Toll plazas are being revamped without booths, gates or barriers for those who pay tolls electronically with SunPass. In the next decade, drivers might be given the option of paying higher tolls in exchange for the guarantee of riding congestion-free at rush hour in special lanes built in the median.

Two new toll roads cutting through the Kissimmee River watershed are planned. Environmentalists worry that the highways would bring urban sprawl to one of the biggest undeveloped areas left in Florida.

The 130-mile Coast-to-Coast Highway would start north of Bradenton and end between Fort Pierce and Vero Beach. Another north-south toll road called the Heartland Parkway would fork in the north to connect both Orlando and Lakeland with Fort Myers, between U.S. 17 and U.S. 27.

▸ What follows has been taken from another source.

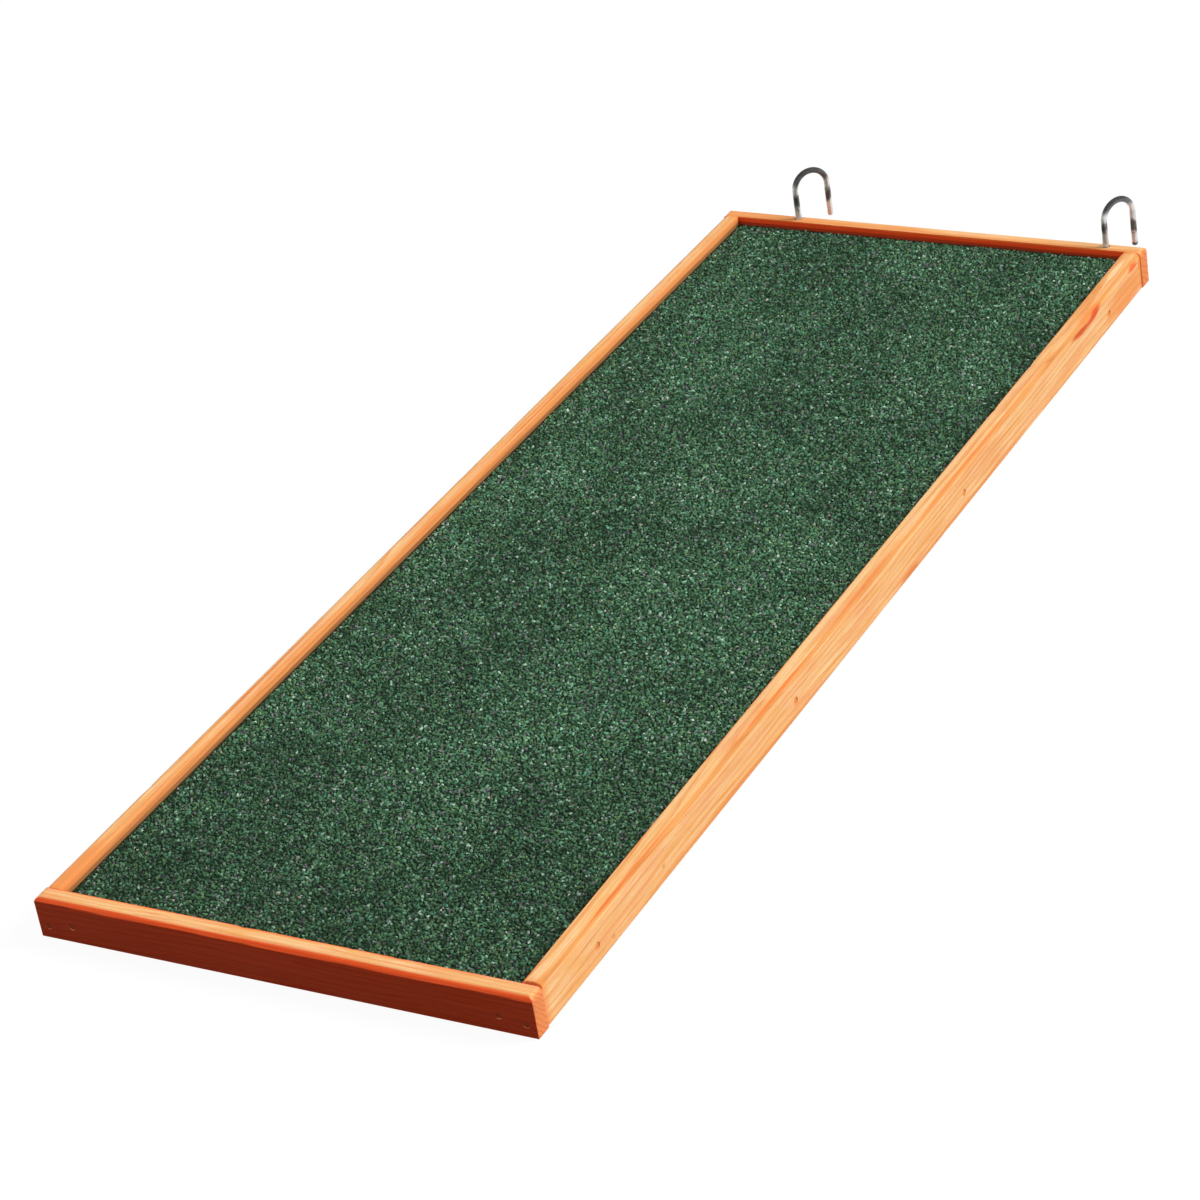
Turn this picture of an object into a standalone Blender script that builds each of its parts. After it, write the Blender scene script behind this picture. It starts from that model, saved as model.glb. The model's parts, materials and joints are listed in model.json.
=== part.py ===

Officials estimate the Coast-to-Coast Highway would cost nearly $3 billion if built today. Because traffic would be too light to generate sufficient toll revenues to pay for either road, a combination of public and private financing may be the only way for the projects to go forward.

Although neither road makes fiscal sense now, the turnpike has built other toll roads, such as the Veterans Expressway and the Suncoast Parkway in the Tampa area, which failed to meet revenue projections.

"Florida road building agencies are becoming the entity that crafts the state's comprehensive plan by default by putting these roads on the map," said Lee, of the Florida Audubon . "That's what happened 50 years ago with the original turnpike. And now it appears we're about to venture into another era."